The consultation closed on 25th October. We’ll wait to see what the Treasury and the FCA come up with – although we are not holding our breath.

Peter Parry – 25.10.20

 

Our full response is here Treasury Consultation Regulatory Framework for Approval of Financial Promotions

and the FCA consultation document is here: https://assets.publishing.service.gov.uk/government/uploads/system/uploads/attachment_data/file/902101/Financial_Promotions_Unauthorised_Firms_Consultation.pdf

One comment
  1. Alan Selwood says:

    I do not think that authorised firms should be permitted to approve any unauthorised firm or product.
    Any breach of the rules should then be dealt with very harshly, with personal liability falling upon those controlling the authorised firm (and, if necessary, their families or other proxies or subsidiaries) for 100% of any fines and losses resulting.

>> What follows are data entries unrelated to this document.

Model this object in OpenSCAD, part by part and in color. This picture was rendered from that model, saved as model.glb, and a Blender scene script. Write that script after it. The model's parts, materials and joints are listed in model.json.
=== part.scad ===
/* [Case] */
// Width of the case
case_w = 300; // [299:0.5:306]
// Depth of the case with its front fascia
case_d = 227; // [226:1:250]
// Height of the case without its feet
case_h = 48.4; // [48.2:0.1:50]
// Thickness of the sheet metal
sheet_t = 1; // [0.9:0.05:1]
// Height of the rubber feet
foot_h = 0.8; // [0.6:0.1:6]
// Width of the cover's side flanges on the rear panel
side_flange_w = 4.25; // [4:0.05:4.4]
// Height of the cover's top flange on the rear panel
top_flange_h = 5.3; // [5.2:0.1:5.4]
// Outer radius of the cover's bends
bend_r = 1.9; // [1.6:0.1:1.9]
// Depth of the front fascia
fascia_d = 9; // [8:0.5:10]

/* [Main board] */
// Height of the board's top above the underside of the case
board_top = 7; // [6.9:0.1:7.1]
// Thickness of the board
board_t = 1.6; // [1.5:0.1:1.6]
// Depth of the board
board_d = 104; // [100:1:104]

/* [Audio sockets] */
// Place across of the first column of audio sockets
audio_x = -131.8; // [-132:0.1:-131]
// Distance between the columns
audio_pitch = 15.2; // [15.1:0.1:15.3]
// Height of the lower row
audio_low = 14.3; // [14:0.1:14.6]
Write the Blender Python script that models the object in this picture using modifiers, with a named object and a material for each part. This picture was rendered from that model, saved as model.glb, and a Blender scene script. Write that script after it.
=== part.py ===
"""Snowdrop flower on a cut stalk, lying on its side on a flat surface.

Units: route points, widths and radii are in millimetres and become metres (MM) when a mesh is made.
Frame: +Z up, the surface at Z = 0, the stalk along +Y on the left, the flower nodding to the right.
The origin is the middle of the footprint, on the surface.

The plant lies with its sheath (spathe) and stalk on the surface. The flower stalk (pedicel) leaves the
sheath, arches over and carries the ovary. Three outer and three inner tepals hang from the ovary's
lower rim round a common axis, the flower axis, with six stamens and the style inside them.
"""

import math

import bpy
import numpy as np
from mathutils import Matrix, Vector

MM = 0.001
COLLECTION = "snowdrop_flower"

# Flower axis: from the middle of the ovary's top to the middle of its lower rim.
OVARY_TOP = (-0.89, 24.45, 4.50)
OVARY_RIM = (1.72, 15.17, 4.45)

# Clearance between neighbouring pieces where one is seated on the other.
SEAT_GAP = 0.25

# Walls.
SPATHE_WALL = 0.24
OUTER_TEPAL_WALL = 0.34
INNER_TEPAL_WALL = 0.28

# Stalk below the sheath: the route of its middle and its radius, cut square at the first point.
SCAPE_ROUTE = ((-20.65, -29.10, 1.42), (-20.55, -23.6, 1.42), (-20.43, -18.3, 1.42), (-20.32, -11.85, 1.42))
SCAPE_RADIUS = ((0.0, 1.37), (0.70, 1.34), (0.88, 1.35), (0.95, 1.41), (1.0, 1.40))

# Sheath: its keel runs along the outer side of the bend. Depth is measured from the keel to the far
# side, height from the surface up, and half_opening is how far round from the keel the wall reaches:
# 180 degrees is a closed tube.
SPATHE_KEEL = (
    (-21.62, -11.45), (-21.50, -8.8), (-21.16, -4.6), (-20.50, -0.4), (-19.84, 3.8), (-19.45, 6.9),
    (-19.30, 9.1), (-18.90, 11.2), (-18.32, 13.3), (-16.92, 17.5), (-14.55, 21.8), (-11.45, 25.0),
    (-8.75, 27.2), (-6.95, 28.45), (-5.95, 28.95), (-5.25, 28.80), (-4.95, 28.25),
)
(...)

    No unauthorised firms or products should be permitted to advertise or seek approval for themselves or their products other than via FCA authorisation, again with harsh sanctions on transgressors as above.

    No non-UK firm should be permitted to obtain authorisation without depositing a sufficiently large security bond to cover (as far as possible) potential losses from failure, delisting or malpractice.

    The FCA should be far more rigorous in its approval, monitoring and vetting than it is.
    It needs to be regarded by all as a savage tiger with sharp teeth poised to attack any transgression, not as a bleary-eyed soft touch.